Library

Stephen Oliver edited this page Mar 30, 2017 · 2 revisions
Clone this wiki locally

The search plugin for Freenet.

Basic functionality

The Library plugin has two main functions:

  • To search old format and new format indexes, providing a user interface similar to the old XMLLibrarian plugin. This is primarily for searching freesites, and includes basic tools including adjacent word search (with quotes), negative matches, basic ranking, and so on. However, indexes can theoretically include files of other types.

  • To build new format indexes.

Old format indexes are based on XML, with index.xml including a list of sub-indexes, which are within the same directory (manifest). Each sub-index contains a list of files and a list of keywords, each with a list of the files (by index into the files list) and optionally word numbers (to enable adjacent word searches etc). Thus old format indexes can rapidly reach the point where just downloading the manifest takes significant time.
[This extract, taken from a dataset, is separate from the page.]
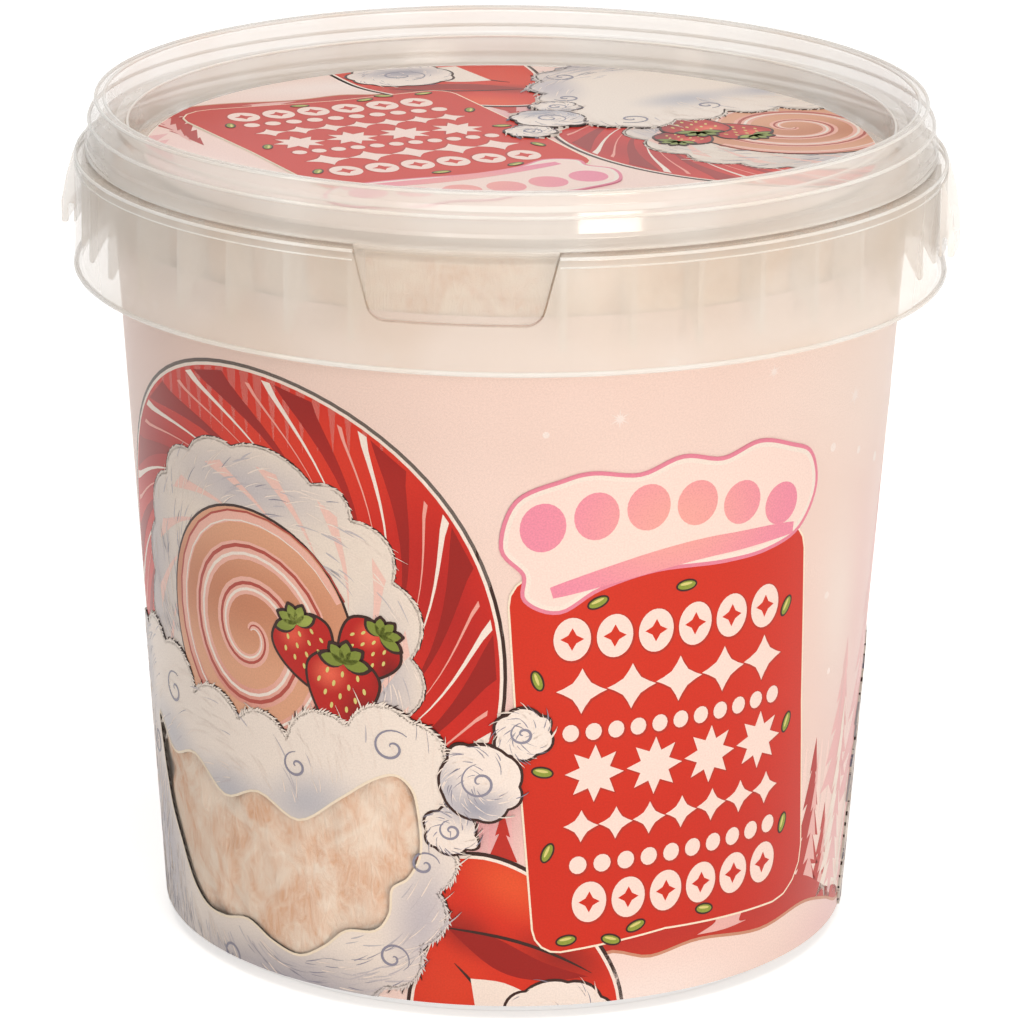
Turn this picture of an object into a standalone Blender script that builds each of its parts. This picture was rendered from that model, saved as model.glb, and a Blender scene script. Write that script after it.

XMLSpider plugin generates old format indexes.

Dependency diagram of work to do on Library.

New format indexes

New format indexes are based on forkable scalable b-tree indexes, a new on-Freenet data structure by infinity0.

The new plugin Spider spiders the freesite web (much like XMLSpider), feeds data to Library (version 10 or later) in configurable sized chunks. Library stores the data, merges it into an on-disk index, and then merges the on-disk index into an on-Freenet index, uploading only the changed nodes and their parents (up to the root), and pushing a USK after each CHK-based tree update. There is a cache on disk of all updated data to speed up future updates and prevent problems with data not being retrievable when we need to update it; unfortunately this is not garbage collected. This seems to be working now, and has been released. It needs a 1GB memory limit.

Distributed searching

Originally infinity0's Summer of Code project was to build a good index format and then use it to build a distributed searching system based on the Web of Trust. This was not practical in the time available, but is still intended in the long run. There are design documents about this and a small amount of code in Library.

This would primarily be for sharing files: Users would announce their own files, and those they have found, in indexes (which would include some additional data e.g. file size that isn't supported in current indexes), would link to and rank other users' indexes, and so on, and Library would search all the indexes by users that are sufficiently trusted. There are lots of possible optimizations to avoid having to pull everything e.g. bloom filters for what terms are indexed, and for improving search results e.g. aliases. Hopefully some users will take it upon themselves to maintain large, high quality indexes, and these may be cross-merged, in which case the new format will really shine.

Using it for searching freesites would provide a convenient means to automatically announce sites, for users to rate sites, and might eventually allow for collaborative spidering (see XMLSpider, scale is rapidly becoming a problem and eventually it will be impossible for one person's spider to find everything).

infinity0 is working on this for his undergraduate degree. He has a working non-Freenet prototype and hopes to implement the Freenet version in summer 2010 at some point (the rest of Library needs more work first). nikotyan is now working on this with infinity0 as a Summer of Code project in 2010.